Legislation proposed to tighten the sweeping U.S. corporate bailout program has omitted specific targets for labor concessions that were a key feature of last month's Bush administration rescue of distressed auto makers.
A portion of the bill proposed by House Financial Services Committee Chairman Barney Frank on Friday sought to codify the auto bailout with terms that, with two exceptions, basically mirror those imposed by the White House when it extended US$17.4 billion in emergency loans to General Motors and Chrysler.
Key changes proposed by Frank would ensure oversight of the auto rescue under a trustee, or "car czar," and would eliminate language on steps the United Auto Workers union must take in coming weeks to reduce industry costs.
Under the Bush administration's bailout, car makers and the UAW are to make "their best efforts" to reach an agreement on concessions to the 2007 contract in at least three areas.

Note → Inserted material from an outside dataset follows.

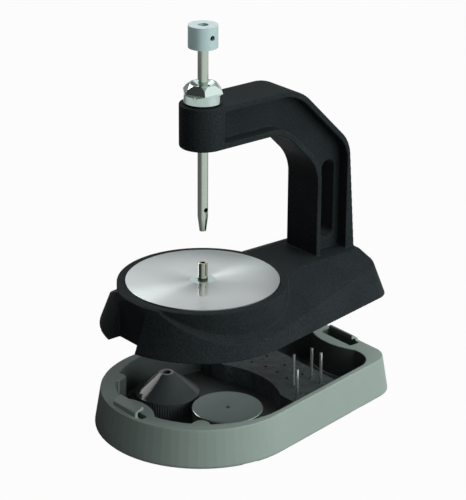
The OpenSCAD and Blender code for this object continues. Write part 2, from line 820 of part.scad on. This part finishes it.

The administration wants the UAW to end its "jobs bank," which pays furloughed workers, and accept half of corporate contributions to a retiree health care trust fund in stock rather than cash.
The most contentious issue in Bush's bailout plan is a goal that seeks to bring hourly wage costs in line with those of Toyota and other Japanese auto makers operating non-union factories in the United States.
The labor give-back provisions were spearheaded by Republican Senator Bob Corker of Tennessee and incorporated into the bailout by the Republican White House and the Treasury Department.